The linger timer is started by FIN_WAIT1 or LAST_ACK, and
xs_tcp_schedule_linger_timeout sets XPRT_CONNECTING and
XPRT_CONNECTION_ABORT.

At a guess there could be a race between xs_tcp_cancel_linger_timeout
and the connect worker clearing those flags.

> So that's why I thought the best explanation was finding a place where
> the worker task running xs_tcp_setup_socket() is cancelled and the bit
> not cleared.  This is how I found xs_tcp_close()
> 
>>> Either the callback is canceled and it clears the flag or the callback
>>> will do it.  I am not sure how this could leave the flag set but I am
>>> not familiar with this code, so I could totally be missing something
>>> obvious.
>>> 
>>> xs_tcp_close() is the only thing I have found which cancels the callback
>>> and does not clear the flag.
>> 
>> How would xs_tcp_close() be invoked?
> 
> TBH I do not know.  It's the close() method of the xprt so I am assuming
> there are a few places where it could be.  But I am not familiar with
> the code base..

AFAICT ->close is invoked when the transport is being shut down, in other
words at umount time. It is also invoked when the autoclose timer fires.
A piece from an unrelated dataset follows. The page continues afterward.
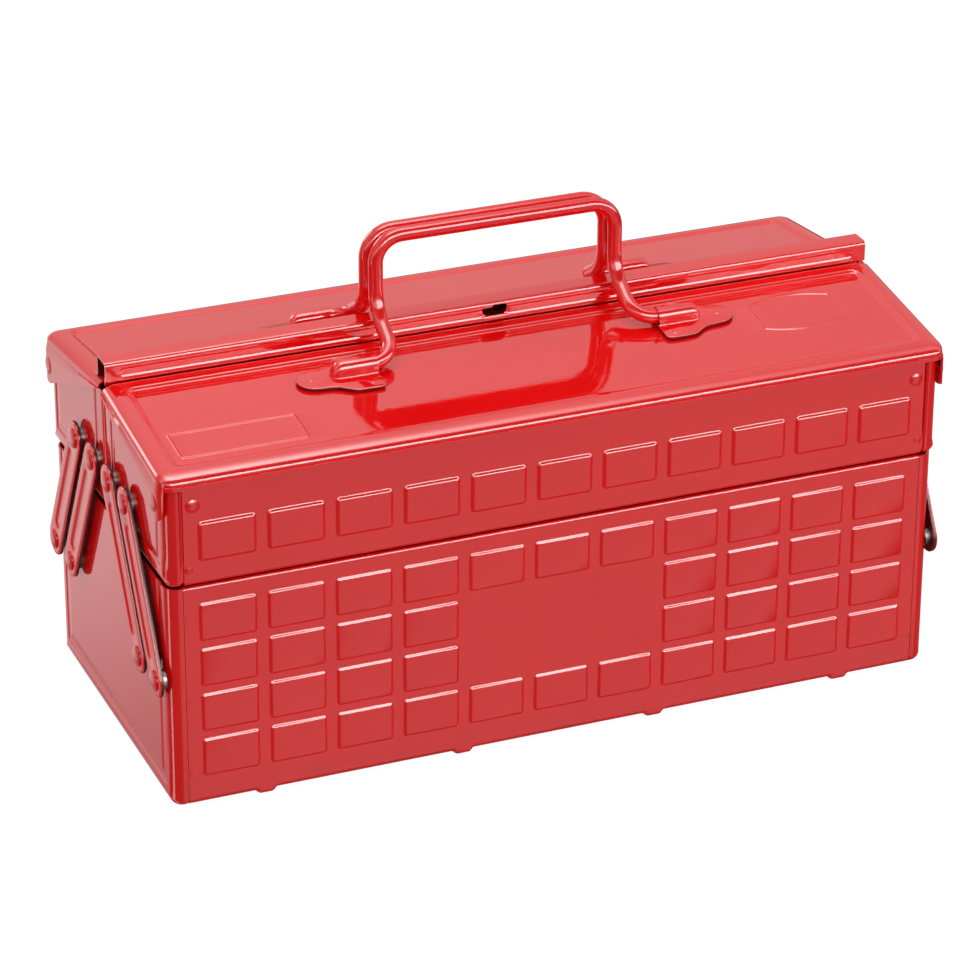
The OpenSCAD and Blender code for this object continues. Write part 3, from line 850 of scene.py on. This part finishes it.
def flange_low(y, back_y):
    """Lower edge of a lid's end flange: round under the pivot, rising to the middle."""
    py, pz = lid_pivot
    r = 10.3
    round_low = pz - np.sqrt(np.clip(r * r - (y - py) ** 2, 0, None))
    t = np.clip((y - (py + 6.6)) / (back_y - py - 6.6), 0, 1)
    line = (pz - 7.9) * (1 - t) + (lid_z0 + back_y * slope - 4.7) * t
    low = np.where(y < py + 6.6, round_low, line)
    return low + (lip_z - low) * ease(-y, lid_y - 3.2, lid_y - 2.4)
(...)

Autoclose is simply a mechanism for reaping NFS sockets that are idle.
I think the timer is 5 or 6 minutes.

Autoclose won?t fire if there is frequent work being done on the mount
point. If this is related to autoclose, then the workload on the client
might need to be sparse (NFS requests only every few minutes or so) to
reproduce it.

For example, autoclose fires and tries to shut down the socket after the
server is no longer responding.

> We had to move an nfs server on friday and I got a few machines that had
> the same issue again?

That suggests one requirement for your reproducer: after clients have
mounted it, the NFS server needs to be fully down for an extended period.

Since some clients recovered, I assume the server retained its IP address.
Did the network route change?

--
Chuck Lever
chucklever@gmail.com